Besides basics--such as allowing only authorized employees access to records in paper or electronic form and keeping paper records under lock and key, safe from environmental hazards such as a fire or flood--electronic records should be stored on a secure server that uses strong encryption methods to authenticate users and passwords. The server should not be directly connected to the Internet. This would expose it to a direct attack and put your data at risk.

When collecting or transmitting customer information over a network, use secure data-transmission methods. Web sites that gather customer information, such as a credit-card number, should require SSL connections. If you must transmit customer information by e-mail, make sure it does not pass over the wire in clear text. Provide and train employees with encryption tools and the capability to employ digital signatures to ensure that data is not modified in transit without detection. Caution customers about sending information by

e-mail, an inherently insecure medium for messages.

At a minimum, engage in regular backups and store the backup media in a safe place--offline and offsite in a physically secure facility. Those old shoeboxes in your closet will not do. Remember: Those tapes hold company assets. Treat them accordingly. Appoint someone to retain and manage the life cycle of customer information records. This person should keep an inventory of the records and their locations on servers and workstations, as well as proper procedures and mechanisms to archive the data and dispose of it after its EOL (end of life). Dispose of customer data at EOL by shredding paper records and removing it from online access. When disposing of computers and storage media, remove all the data from the media or physically destroy it.

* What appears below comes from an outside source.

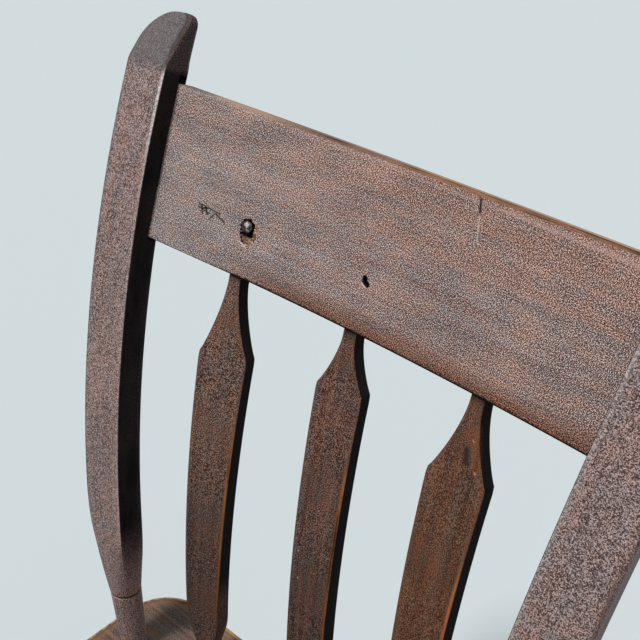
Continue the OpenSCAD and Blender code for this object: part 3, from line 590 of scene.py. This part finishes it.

Under the guidelines, you must use appropriate logging functions to monitor access to customer information and audit changes to user and data security profiles. And you must review and analyze the information received to detect any improper disclosure or theft of customer information. This can be a lot of data to monitor and review. Storing logs on central servers or using a central logging facility can help.

This is only the beginning. An effective security program goes beyond workstations and customer information systems to safeguard the network.

IDSs and IPSs (intrusion-prevention systems) are becoming common in large enterprises, and though systems such as Enterasys Dragon and Cisco Secure IDS may be overkill for you, this is an area to watch. At a minimum, if your institution has an Internet connection and you provide remote access to customers, employees and partners, a firewall and/or a secure VPN become necessary. These intermediate devices serve as the first line of defense. Keep them up-to-date.

Maintain an aggressive stance on vulnerabilities. Monitor security sites like Neohapsis and the SANS/FBI's 20 Most Critical Internet Security Vulnerabilities.

Once your workstations, customer information systems and networks are secure, you will need documentation to comply with the guidelines.

Document IT

IT is great at supplying technology solutions to business problems, but we're not always the best at documenting this effort and providing written policies for computer resources and access to those resources. Both GLBA and HIPAA require written documents that evidence the infosec program, and these documents must be approved from the top and implemented all the way down to the operational level.

Say physical and technical safeguards detect an intrusion or compromise to customer information. What next? GLBA requires institutions to implement a response program that specifies actions to be taken when the bank suspects or detects that unauthorized individuals have gained access to customer information. This includes appropriate reports to regulatory and law enforcement agencies. Although GLBA does not require it, institutions should also notify customers promptly when nonpublic personal information is compromised. This was not written into the law because the cost of compliance would have a dramatic effect on these institutions. And how do you enforce it? What type of compromise would trigger the notification and the duty to inform? These and other questions will be answered at the state level (see "With 1386, California Leads the Way," ).

Once your written security program is in place, you must regularly test safeguards. Although the type and frequency of the tests can be based on the institution's risk assessment, they must be conducted by third parties or staff members that are independent from the group that maintains the security programs. The results of the testing should be added to your management reports to the board or an oversight committee.

Finally, institutions must exercise due diligence in selecting service providers. By contract, enterprises must require service providers to implement appropriate measures designed to meet GLBA objectives and protect customer information they handle for the institution. And, depending on potential risks, institutions should monitor service providers to verify their compliance by, for example, reviewing audits or test results done by service providers. Institutions with contracts in existence on or before March 5, 2001, had a two-year grace period to bring their service provider agreements into compliance. That grace period ended on July 1, 2003.